AIM -
Reproduce exactly the opening lines of the listing, stopping after the line that contains "frame: The loaded frame." and including it.

INFORMATION SHOWN -
:::

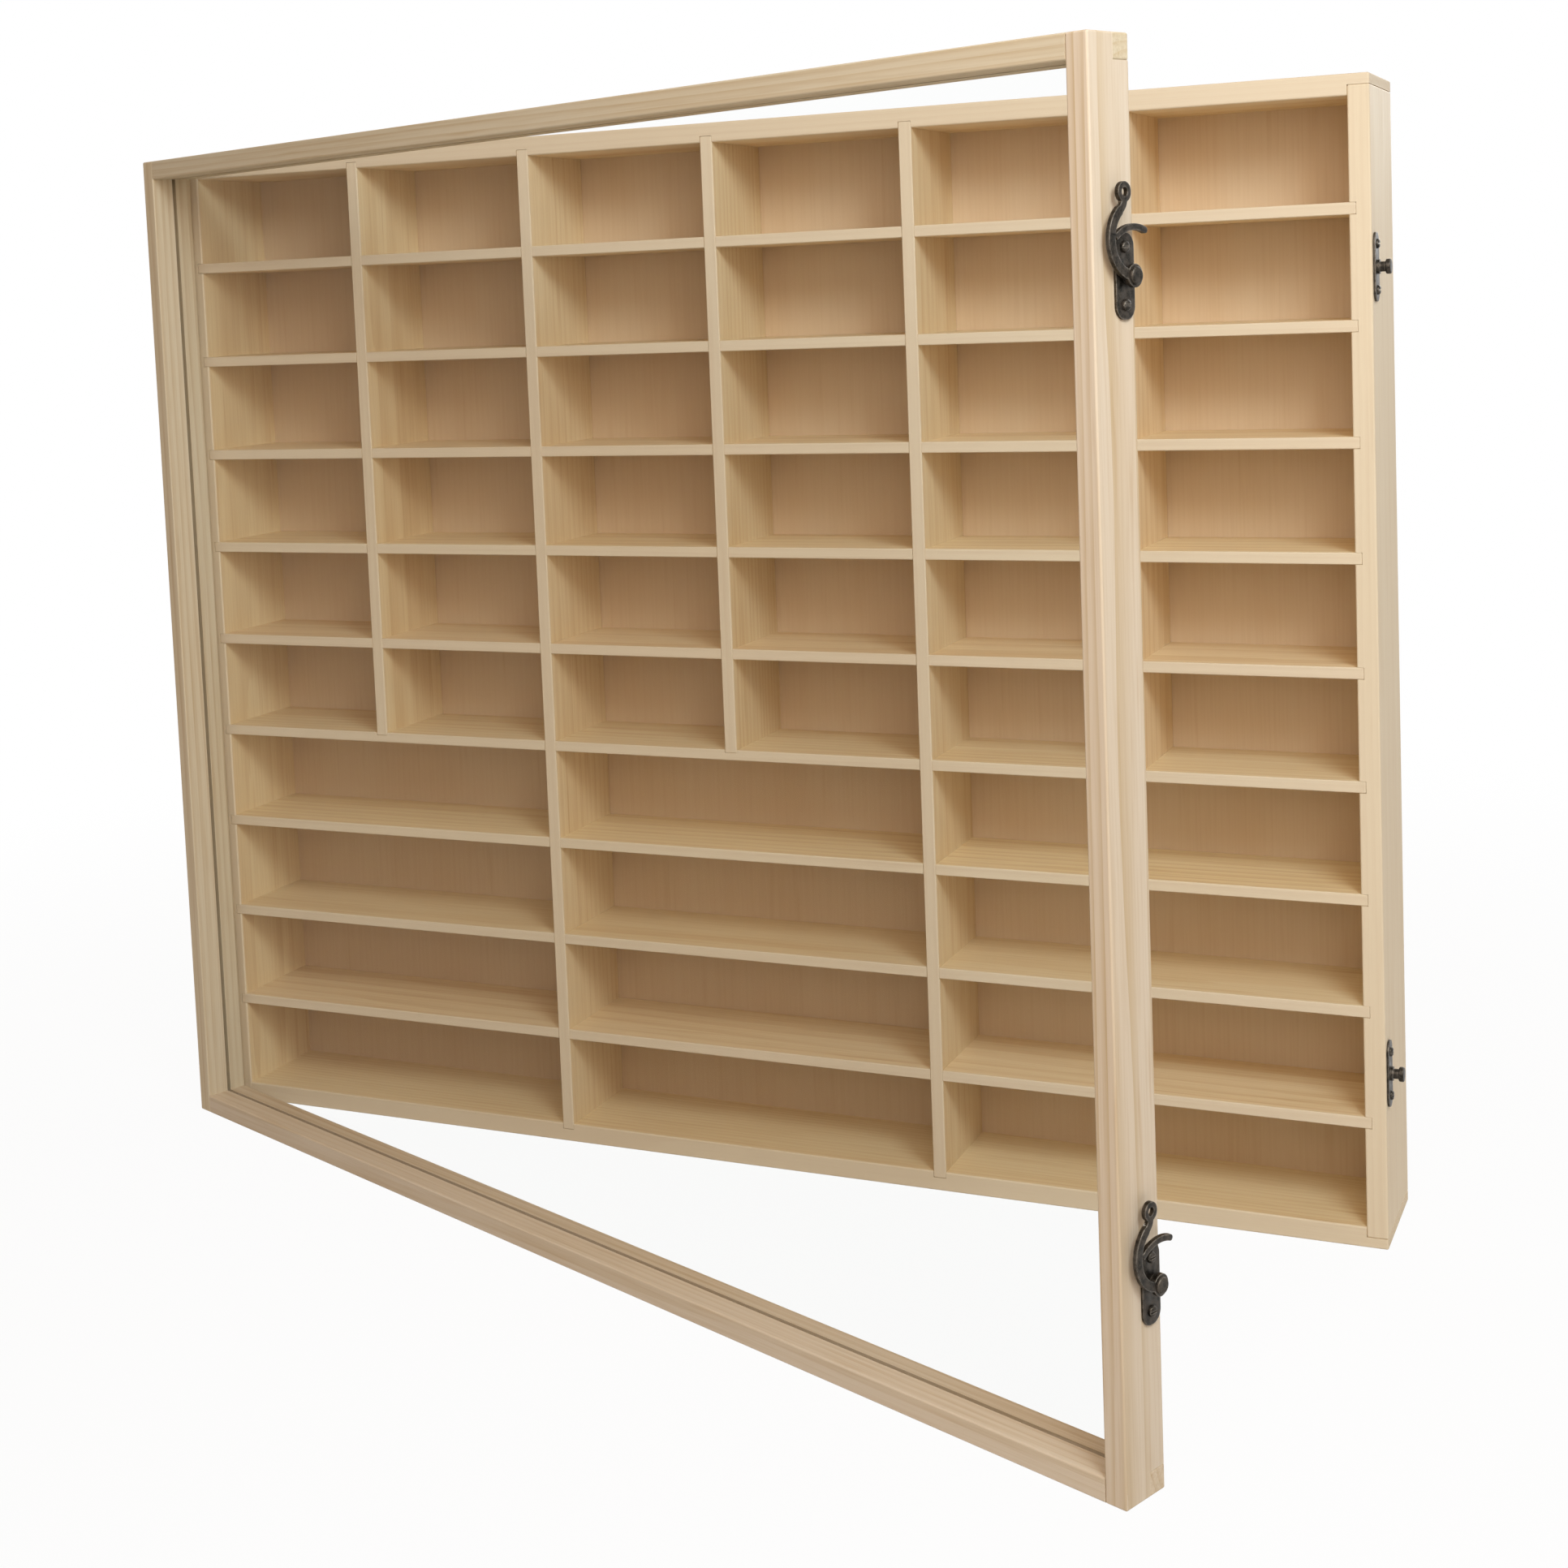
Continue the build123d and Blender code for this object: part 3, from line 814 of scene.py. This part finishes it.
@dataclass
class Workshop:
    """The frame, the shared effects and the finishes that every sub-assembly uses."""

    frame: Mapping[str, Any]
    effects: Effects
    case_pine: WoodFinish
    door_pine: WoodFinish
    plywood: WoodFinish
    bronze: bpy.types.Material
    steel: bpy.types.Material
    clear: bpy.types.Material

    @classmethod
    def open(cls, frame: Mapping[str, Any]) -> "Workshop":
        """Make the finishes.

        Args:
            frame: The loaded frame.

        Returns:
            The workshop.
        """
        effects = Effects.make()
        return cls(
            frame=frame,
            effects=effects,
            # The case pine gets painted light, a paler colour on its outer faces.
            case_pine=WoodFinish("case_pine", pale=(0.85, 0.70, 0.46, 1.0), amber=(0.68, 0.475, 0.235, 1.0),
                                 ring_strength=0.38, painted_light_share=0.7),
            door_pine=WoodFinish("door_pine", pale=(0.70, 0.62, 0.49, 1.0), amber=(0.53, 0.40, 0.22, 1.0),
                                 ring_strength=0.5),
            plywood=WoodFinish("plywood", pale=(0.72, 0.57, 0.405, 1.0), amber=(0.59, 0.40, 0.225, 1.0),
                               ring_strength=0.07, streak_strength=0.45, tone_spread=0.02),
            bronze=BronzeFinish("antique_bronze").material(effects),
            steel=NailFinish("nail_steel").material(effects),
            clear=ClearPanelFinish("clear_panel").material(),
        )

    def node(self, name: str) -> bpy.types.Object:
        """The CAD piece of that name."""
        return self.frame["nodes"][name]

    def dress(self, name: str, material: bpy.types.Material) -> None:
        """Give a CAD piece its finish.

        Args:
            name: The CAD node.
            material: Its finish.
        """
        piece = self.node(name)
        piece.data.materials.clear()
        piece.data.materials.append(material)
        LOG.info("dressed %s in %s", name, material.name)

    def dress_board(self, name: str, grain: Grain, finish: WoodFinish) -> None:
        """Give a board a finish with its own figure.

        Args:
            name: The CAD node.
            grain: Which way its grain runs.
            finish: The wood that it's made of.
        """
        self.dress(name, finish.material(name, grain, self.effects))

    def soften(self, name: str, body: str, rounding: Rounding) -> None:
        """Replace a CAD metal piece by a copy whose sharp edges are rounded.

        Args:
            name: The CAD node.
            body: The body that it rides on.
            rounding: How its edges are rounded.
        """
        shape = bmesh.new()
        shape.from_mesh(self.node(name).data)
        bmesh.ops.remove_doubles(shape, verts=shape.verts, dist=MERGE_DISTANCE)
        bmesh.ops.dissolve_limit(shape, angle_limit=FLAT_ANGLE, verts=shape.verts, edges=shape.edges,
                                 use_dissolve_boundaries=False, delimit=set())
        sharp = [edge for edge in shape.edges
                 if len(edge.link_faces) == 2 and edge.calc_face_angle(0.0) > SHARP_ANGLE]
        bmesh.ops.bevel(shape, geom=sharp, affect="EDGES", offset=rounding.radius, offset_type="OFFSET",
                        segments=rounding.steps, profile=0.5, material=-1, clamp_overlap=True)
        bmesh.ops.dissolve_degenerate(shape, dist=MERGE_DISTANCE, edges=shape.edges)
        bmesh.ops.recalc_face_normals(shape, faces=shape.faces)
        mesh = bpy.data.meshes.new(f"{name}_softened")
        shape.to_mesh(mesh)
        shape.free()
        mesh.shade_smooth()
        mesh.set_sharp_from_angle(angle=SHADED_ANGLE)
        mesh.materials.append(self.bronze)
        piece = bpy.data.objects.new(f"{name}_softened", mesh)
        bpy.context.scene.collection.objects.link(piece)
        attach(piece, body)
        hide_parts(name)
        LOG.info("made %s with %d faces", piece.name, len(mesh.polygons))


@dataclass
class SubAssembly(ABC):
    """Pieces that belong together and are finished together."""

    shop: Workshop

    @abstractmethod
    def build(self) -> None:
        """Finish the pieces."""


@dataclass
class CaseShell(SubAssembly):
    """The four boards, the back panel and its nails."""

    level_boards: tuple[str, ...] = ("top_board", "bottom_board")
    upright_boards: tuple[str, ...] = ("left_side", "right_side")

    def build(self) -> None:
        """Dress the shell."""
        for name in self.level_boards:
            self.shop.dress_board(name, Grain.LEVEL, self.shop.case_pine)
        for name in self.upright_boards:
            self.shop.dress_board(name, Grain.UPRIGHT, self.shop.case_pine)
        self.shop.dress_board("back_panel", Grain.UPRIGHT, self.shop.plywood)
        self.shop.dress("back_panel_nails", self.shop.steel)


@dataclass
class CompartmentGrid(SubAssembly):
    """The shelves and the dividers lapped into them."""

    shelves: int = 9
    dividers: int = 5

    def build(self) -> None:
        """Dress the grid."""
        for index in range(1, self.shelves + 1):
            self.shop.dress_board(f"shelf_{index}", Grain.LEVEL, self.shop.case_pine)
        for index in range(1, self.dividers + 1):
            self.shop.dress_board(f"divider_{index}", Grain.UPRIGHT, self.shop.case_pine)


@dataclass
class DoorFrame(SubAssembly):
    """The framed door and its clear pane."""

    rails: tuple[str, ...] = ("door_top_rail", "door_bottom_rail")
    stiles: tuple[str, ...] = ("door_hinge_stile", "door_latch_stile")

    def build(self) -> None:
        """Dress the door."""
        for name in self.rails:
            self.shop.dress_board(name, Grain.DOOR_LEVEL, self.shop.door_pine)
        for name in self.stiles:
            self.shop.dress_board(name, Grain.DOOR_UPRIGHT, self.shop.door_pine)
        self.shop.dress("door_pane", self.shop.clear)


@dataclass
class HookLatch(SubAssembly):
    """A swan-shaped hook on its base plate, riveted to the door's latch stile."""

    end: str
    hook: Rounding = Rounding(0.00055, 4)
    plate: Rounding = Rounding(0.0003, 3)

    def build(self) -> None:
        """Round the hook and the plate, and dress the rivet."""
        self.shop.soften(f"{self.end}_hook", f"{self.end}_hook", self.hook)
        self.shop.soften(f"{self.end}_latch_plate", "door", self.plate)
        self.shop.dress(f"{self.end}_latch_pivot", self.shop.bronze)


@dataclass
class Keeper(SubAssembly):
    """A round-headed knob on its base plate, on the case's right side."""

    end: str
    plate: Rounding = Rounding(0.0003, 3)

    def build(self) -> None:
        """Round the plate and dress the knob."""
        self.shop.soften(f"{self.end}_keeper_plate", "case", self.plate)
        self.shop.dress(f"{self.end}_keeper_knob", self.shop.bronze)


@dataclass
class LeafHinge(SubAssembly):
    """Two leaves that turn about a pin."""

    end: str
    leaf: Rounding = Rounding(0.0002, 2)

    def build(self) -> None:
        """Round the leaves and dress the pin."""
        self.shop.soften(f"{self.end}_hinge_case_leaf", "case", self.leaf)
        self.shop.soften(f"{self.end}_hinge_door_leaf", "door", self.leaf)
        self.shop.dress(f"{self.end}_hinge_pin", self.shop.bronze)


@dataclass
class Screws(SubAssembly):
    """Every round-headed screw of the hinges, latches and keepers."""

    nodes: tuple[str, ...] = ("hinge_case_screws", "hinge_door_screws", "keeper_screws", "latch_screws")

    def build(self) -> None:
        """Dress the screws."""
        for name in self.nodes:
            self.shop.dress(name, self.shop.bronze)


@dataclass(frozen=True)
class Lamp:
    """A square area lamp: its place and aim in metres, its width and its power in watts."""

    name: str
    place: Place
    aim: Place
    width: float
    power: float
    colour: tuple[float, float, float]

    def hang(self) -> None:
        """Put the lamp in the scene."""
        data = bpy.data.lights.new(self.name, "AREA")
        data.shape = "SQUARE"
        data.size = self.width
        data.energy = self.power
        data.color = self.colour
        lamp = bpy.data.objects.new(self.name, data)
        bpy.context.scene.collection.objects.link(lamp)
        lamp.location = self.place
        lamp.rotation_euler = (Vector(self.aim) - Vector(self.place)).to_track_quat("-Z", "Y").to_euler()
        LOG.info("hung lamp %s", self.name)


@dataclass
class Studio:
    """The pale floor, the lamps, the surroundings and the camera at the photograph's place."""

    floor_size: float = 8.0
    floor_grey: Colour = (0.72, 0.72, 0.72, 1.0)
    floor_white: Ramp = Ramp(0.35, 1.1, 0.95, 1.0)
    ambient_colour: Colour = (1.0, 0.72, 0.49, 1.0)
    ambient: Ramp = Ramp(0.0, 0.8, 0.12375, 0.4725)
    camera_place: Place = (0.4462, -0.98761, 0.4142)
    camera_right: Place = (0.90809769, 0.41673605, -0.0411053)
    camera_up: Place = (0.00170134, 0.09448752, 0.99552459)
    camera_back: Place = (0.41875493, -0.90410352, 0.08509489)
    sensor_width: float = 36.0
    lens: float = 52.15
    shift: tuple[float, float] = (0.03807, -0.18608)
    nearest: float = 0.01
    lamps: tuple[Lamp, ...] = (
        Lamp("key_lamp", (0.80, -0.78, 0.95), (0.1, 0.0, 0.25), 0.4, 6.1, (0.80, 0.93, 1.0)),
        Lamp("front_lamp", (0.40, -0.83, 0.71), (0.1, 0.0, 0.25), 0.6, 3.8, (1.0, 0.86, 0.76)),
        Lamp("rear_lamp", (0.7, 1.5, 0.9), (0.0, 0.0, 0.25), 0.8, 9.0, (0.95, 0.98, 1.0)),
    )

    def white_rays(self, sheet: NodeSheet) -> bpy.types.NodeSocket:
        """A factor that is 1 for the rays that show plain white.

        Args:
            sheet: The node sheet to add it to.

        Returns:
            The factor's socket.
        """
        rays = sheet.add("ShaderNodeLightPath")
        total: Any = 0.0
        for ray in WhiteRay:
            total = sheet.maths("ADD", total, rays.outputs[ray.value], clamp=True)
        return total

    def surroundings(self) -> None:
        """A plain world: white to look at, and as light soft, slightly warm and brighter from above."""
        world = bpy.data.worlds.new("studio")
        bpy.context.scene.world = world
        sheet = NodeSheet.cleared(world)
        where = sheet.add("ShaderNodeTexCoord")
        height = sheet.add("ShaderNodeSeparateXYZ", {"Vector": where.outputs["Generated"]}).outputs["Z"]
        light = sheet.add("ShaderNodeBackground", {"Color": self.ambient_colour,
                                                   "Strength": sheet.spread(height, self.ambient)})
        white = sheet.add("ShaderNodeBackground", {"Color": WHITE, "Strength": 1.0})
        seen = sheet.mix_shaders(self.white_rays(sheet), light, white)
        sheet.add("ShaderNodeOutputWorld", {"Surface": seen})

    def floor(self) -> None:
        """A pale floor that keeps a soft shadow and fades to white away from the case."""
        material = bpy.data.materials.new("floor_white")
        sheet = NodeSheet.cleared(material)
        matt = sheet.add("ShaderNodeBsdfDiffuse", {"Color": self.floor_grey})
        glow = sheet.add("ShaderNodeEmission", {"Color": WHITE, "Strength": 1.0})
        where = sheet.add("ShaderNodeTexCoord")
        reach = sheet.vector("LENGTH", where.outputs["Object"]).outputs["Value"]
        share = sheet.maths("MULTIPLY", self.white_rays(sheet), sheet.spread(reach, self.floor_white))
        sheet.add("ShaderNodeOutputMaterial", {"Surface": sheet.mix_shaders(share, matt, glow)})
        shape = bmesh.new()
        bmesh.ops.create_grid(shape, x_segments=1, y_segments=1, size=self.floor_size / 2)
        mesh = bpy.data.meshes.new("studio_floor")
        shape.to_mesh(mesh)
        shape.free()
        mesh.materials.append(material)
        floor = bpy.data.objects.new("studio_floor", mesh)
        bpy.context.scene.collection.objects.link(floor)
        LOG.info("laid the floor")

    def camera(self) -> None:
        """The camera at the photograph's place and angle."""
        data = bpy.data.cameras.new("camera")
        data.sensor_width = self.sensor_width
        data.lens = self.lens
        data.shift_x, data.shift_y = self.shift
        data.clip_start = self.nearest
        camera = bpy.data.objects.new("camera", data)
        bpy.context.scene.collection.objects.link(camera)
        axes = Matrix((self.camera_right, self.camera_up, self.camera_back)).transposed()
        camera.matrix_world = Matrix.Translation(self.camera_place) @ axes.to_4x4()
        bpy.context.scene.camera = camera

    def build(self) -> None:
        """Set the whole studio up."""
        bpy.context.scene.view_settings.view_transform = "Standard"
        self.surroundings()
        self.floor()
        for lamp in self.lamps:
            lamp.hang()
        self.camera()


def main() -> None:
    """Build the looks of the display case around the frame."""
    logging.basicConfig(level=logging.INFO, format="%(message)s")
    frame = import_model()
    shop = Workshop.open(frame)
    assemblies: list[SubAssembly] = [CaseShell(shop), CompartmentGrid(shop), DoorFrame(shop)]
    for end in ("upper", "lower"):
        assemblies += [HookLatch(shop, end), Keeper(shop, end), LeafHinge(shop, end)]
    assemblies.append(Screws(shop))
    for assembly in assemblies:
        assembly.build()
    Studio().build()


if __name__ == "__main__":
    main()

:::

FINAL RESULT -
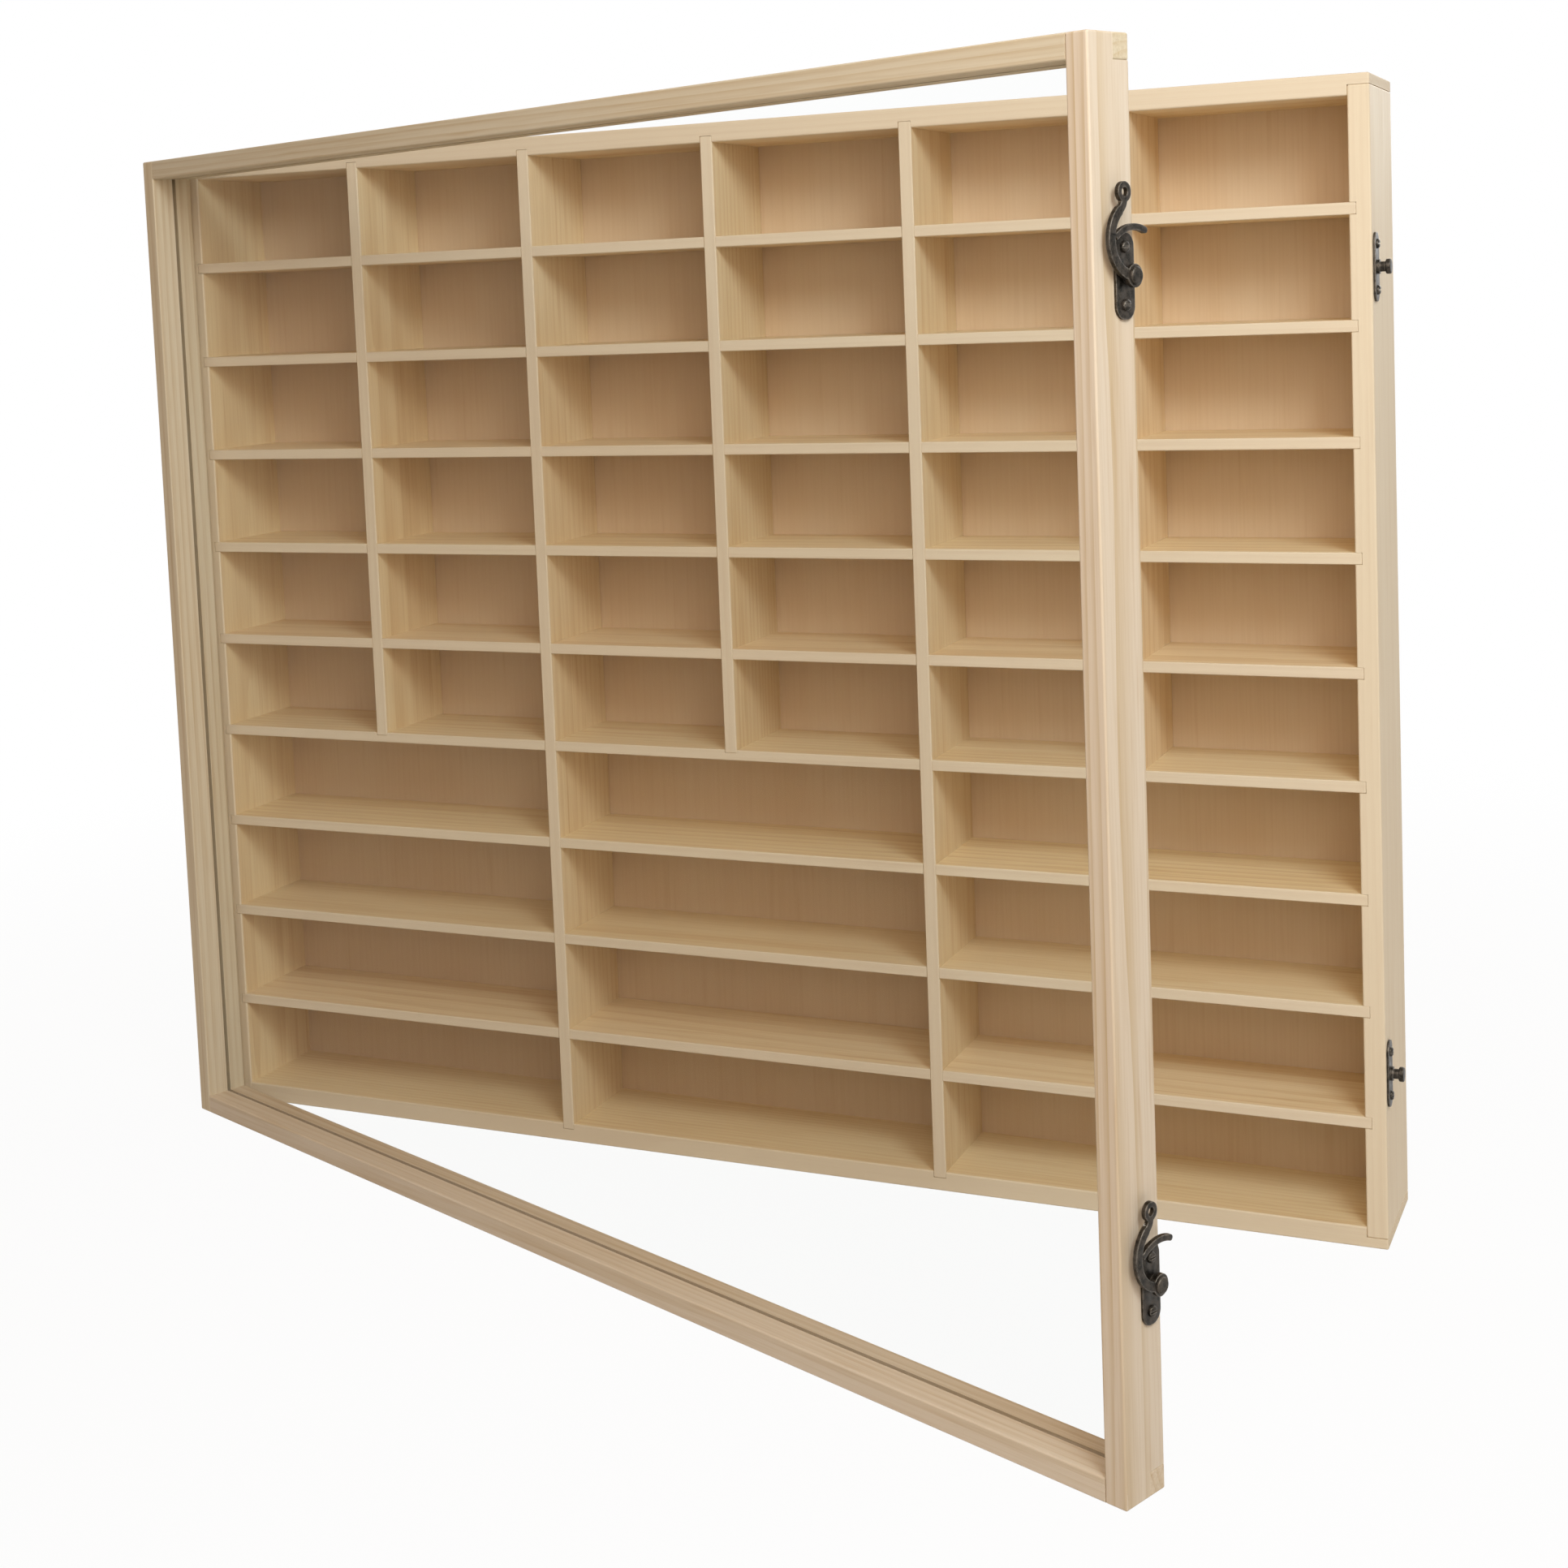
Continue the build123d and Blender code for this object: part 3, from line 814 of scene.py. This part finishes it.
@dataclass
class Workshop:
    """The frame, the shared effects and the finishes that every sub-assembly uses."""

    frame: Mapping[str, Any]
    effects: Effects
    case_pine: WoodFinish
    door_pine: WoodFinish
    plywood: WoodFinish
    bronze: bpy.types.Material
    steel: bpy.types.Material
    clear: bpy.types.Material

    @classmethod
    def open(cls, frame: Mapping[str, Any]) -> "Workshop":
        """Make the finishes.

        Args:
            frame: The loaded frame.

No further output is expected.